Notes on misassemblies

Like all other metagenome assemblers, myloasm can produce erroneous assemblies.

Chimeric contigs: chimeric contigs consist of sequences from two or more genomes. This error can happen for a variety of reasons. The most common are:

  • long interspecies shared genomic regions (e.g., horizontal gene transfer) can confuse assemblers
  • extremely similar strains are hard to resolve, leading to strain-chimeric contigs
  • chimeric long-reads due to technical sequencing artifacts can cause downstream errors in assembly

Duplicated small contigs: we noticed that long-read assemblers can incorrectly duplicate small sequences (plasmids or viruses).

The cause isn't always obvious, but we often found that a single long read can consist of multiple copies of the same plasmid.

Prematurely circularized contigs: assemblers can prematurely circularize contigs, i.e., claim contigs are circular even though they are not. Algorithmically, this arises due to genome repeats.

Using CheckM2 on long prokaryotic contigs

The easiest way to filter out long (>300 kb) erroneous prokaryotic contigs is to run CheckM2 on individual contigs.

If a chimeric contig is long enough, it will often have high CheckM contamination due to the presence of duplicated marker genes from multiple organisms.

To extract all contigs of length >= X bp and run CheckM2, you can do (with mylotools)

cd myloasm_results
mylotools extract-contigs --output-folder contigs_dir --min-contig-length X
checkm2 predict --input contigs_dir -x fa -o checkm2_results --threads 40

Using k-mer multiplicity statistics for duplicates/strain chimeras

Myloasm's fasta outputs have information about how often 21-mers are repeated (its multiplicity) within a contig:

>u123123ctg_XXX_duplicated-yes mult=2.00 <- fasta record with k-mer multiplicity and duplication status.

In our experience, prokaryotic contigs should almost always have average k-mer multiplicity near 1.00. If you have a very long contig (> 1M bp) of multiplicity > 1.05, it may be a chimera from multiple strains of a species.
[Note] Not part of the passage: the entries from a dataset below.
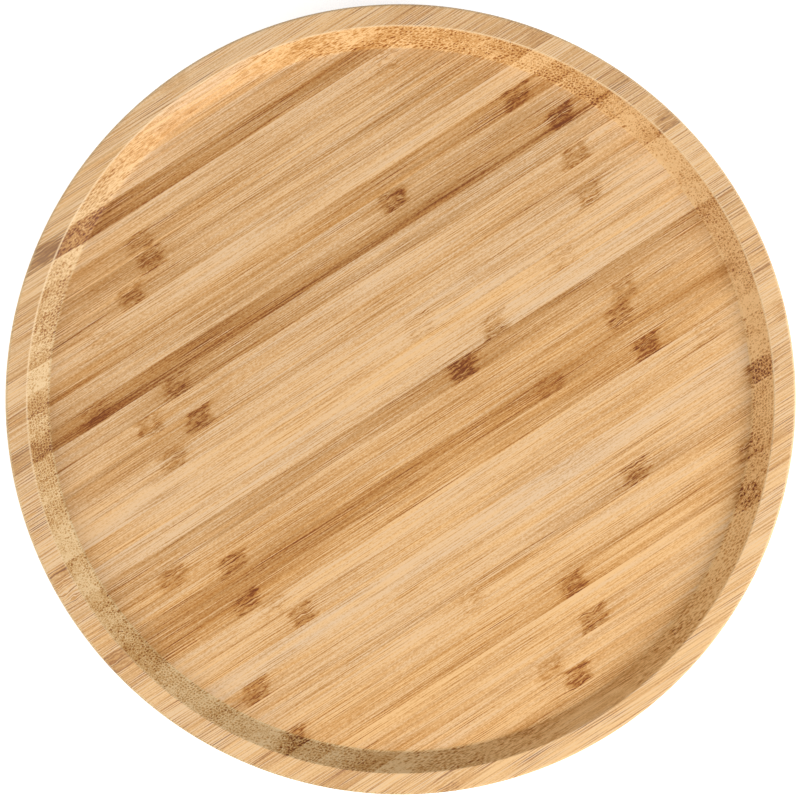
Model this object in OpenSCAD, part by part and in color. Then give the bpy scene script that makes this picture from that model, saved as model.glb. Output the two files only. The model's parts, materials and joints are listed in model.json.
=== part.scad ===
// Lazy susan turntable, in millimetres, +Z up.
// A bamboo tray turns on a captive ball-bearing plate, over a round bamboo base on four rubber feet.
// The origin is on the table top, under the centre of the tray.

/* [Tray] */
// Outer diameter of the tray
tray_d = 350; // [260:5:420]
// Thickness of the tray's floor
floor_t = 9; // [8.5:0.5:14]
// Depth of the recess below the rim
recess_depth = 9; // [5:0.5:14]
// Width of the flat rim
rim_w = 9.5; // [6:0.5:16]
// Horizontal run of the sloping inner wall
wall_run = 9; // [6:0.5:14]
// Radius where the wall runs into the floor
cove_r = 2; // [1:0.5:5]
// Radius of the rim's inner edge
lip_r = 0.6; // [0.2:0.1:1.2]
// Radius of the tray's upper outer edge
brow_r = 1.2; // [0.5:0.1:2.4]
// Radius of the tray's lower outer edge
heel_r = 3; // [1:0.5:5]

/* [Base] */
// Diameter of the base disc
base_d = 200; // [190:5:240]
// Thickness of the base disc
base_h = 10; // [9.5:0.5:16]
// Radius of the base disc's edges
base_edge_r = 1.5; // [0.5:0.5:3]
// Diameter of the hole that a screwdriver goes through to reach the tray screws
access_d = 20; // [12:1:20]
// Chamfer at both ends of that hole
access_c = 0.6; // [0.2:0.1:1]

/* [Bearing] */
// Side of the square bearing plates
plate_w = 102; // [100:1:110]
// Corner radius of the bearing plates
plate_r = 9; // [5:1:11]
// Thickness of the plates' sheet steel
sheet_t = 1; // [0.8:0.1:1.2]
// Distance of a screw hole's centre from the plate's edges
hole_inset = 6.5; // [5:0.5:8]
// Diameter of the plates' screw holes
hole_d = 4.5; // [4.2:0.1:5.4]
// Radius of the circle that the balls run on
track_r = 33; // [30:0.5:34]
// Diameter of a ball
ball_d = 4.8; // [4.4:0.1:5.6]
// Number of balls
ball_count = 20; // [12:1:22]
// Gap between a ball and the groove that it runs in
race_gap = 0.06; // [0.05:0.01:0.1]
// Height of the groove's underside above the wood
race_lift = 0.5; // [0.3:0.1:1]
// Half width of the raised ring that holds the groove
ridge_half = 4.6; // [4.4:0.1:5.4]
// Horizontal run of the slope from the ring down to the flange
ramp_run = 1.6; // [1:0.1:2.5]
// Running clearance between the two plates
run_gap = 0.35; // [0.3:0.05:0.5]
// Distance from the balls' circle in to the lower plate's central hole
race_in = 6.4; // [6:0.1:7.5]
// How far the upper plate's rolled lip reaches under the lower plate
lip_grip = 1.5; // [1:0.1:2]

/* [Ball cage] */
// Thickness of the cage
cage_t = 1.6; // [1:0.1:1.8]
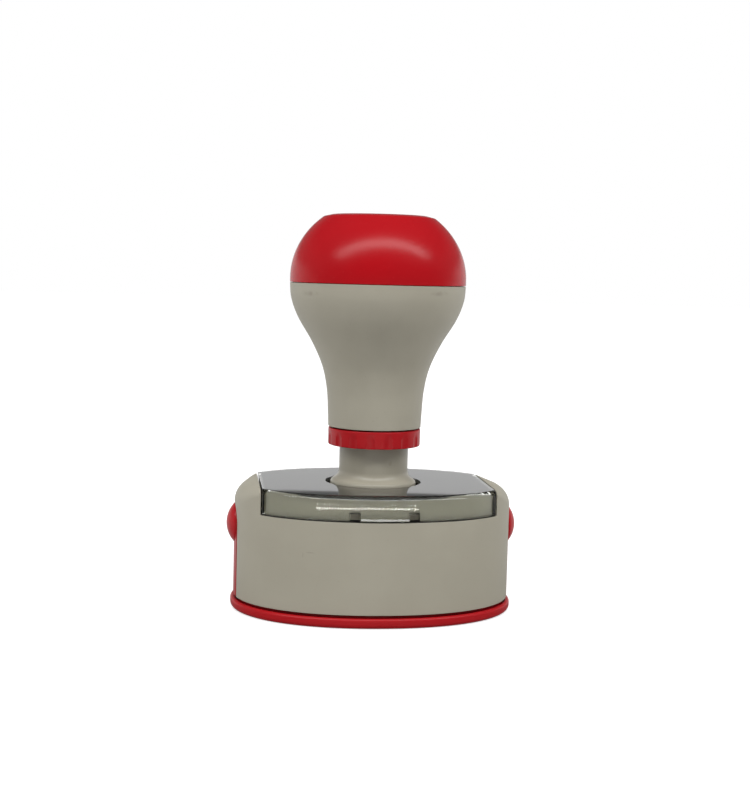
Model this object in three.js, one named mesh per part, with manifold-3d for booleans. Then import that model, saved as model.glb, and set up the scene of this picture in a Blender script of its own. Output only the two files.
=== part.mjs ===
// A flash stamp: a knob on a sprung stem, an oval housing with a clear window, and a clip-on dust cover.
// All sizes are in millimetres. Z is up from the floor, X runs along the oval and the front faces -Y.

import * as THREE from "three";
import { mergeVertices } from "three/addons/utils/BufferGeometryUtils.js";
import { LoftGeometry } from "three/addons/geometries/LoftGeometry.js";
import Module from "manifold-3d";

const wasm = await Module();
wasm.setup();

// Gaps between neighbours
const seatGap = 0.3;
const slideGap = 0.3;
const threadGap = 0.2;
const seamGap = 0.1;
const cutOverrun = 1;

// Travels
const pressStroke = 6;
const ringTravel = 3.2;

// Oval housing
const housingHalfLength = 28.5;
const housingHalfWidth = 20.9;
const ovalPower = 2.15;
const housingFoot = 2.6;
const housingHeight = 23.35;
const housingWall = 1.8;
const endRounding = 4.2;
const edgeRounding = 1.5;
const shoulderLength = 4.8;
const windowHalfLength = housingHalfLength - shoulderLength;
const windowDepth = 5.1;
const deckThickness = 2;
const deckWall = 1.7;

// Clear window cover
const coverWall = 1.5;
const coverHoleRadius = 9.9;
const tongueWidth = 9.5;
const tongueSlotWidth = 2.1;
const tongueSlotHeight = 1.4;

// Stem with its flared foot
const stemRadius = 7.1;
const skirtRadius = 8.84;
const flangeRise = 0.65;
const stemShow = 7.05;
const stemBore = 5.7;
const stemCeilingRise = 8.6;
const stemShoulderRise = 8.75;
const spigotRadius = 6;
const spigotHeight = 4.3;
const spigotBoreDepth = 10;
const postRadius = 2.8;
const postBoreDepth = 8.5;
const keywayWidth = 1.6;
const keywayDepth = 0.5;

// Pressure ring and the keyed washer on its sleeve
const ringRadius = 9.5;
const ringHeight = 3.5;
const ringFlange = 0.7;
const ringChamfer = 0.25;
const ringGrooves = 16;
const ringGrooveDepth = 0.5;
const ringGrooveWidth = 1.3;
const sleeveThreadRadius = 8.2;
const sleeveThreadDepth = 0.3;
const sleeveThreadPitch = 1.6;
const ringSleeveHeight = 6.95;
const washerRadius = 8.1;
const washerThickness = 0.6;

// Knob body
const neckRadius = 9.55;
const knobRadius = 18;
const knobBodyHeight = 29.15;
const knobWall = 2.1;
const neckBoreGap = 0.2;
const screwWeb = 2;

// The knob body's outline between neck and seam, as shares of its height and of the knob's swell
const swellShares = [
  [0.115, 0.018],
  [0.26, 0.055],
  [0.42, 0.175],
  [0.59, 0.44],
  [0.76, 0.79],
  [0.89, 0.96],
];

// Knob cap
const capBand = 1;
const capRise = 12.9;
const capCurveHeight = 16.1;
const capWall = 2;
const capFlatRadius = 9.7;
const capBevel = 0.4;
const capSkirtWall = 1.2;
const capSkirtDepth = 3.8;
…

We set duplicated to yes or possibly then the multiplicity is high.

For small genomes (e.g. viruses), the expected k-mer multiplicity may deviate from 1.00. However, a small contig with k-mer multiplicity >> 1 can be suspicious. A contig with k-mer multiplicity = 2, 3, or an integer multiple can indicate a perfectly duplicated contig.

Notes on circularized contigs

For prokaryotic genomes, low CheckM2 completeness can indicate premature circularization. However:

  • we have found that complete organelle genomes (mitochondria, plastids from microeukaryotes) can have non-trivial CheckM2 completeness (> 30% but < 90%)
  • secondary chromosomes and genomes with multiple chromosomes can have lower completeness
  • some clades of microbes have low CheckM2 completeness scores, even when they're complete

The myloasm tag circular-possibly indicates lower confidence circular genomes (due to low coverage or assembly graph ambiguity), but these can often be complete genomes, especially if CheckM2 scores are good.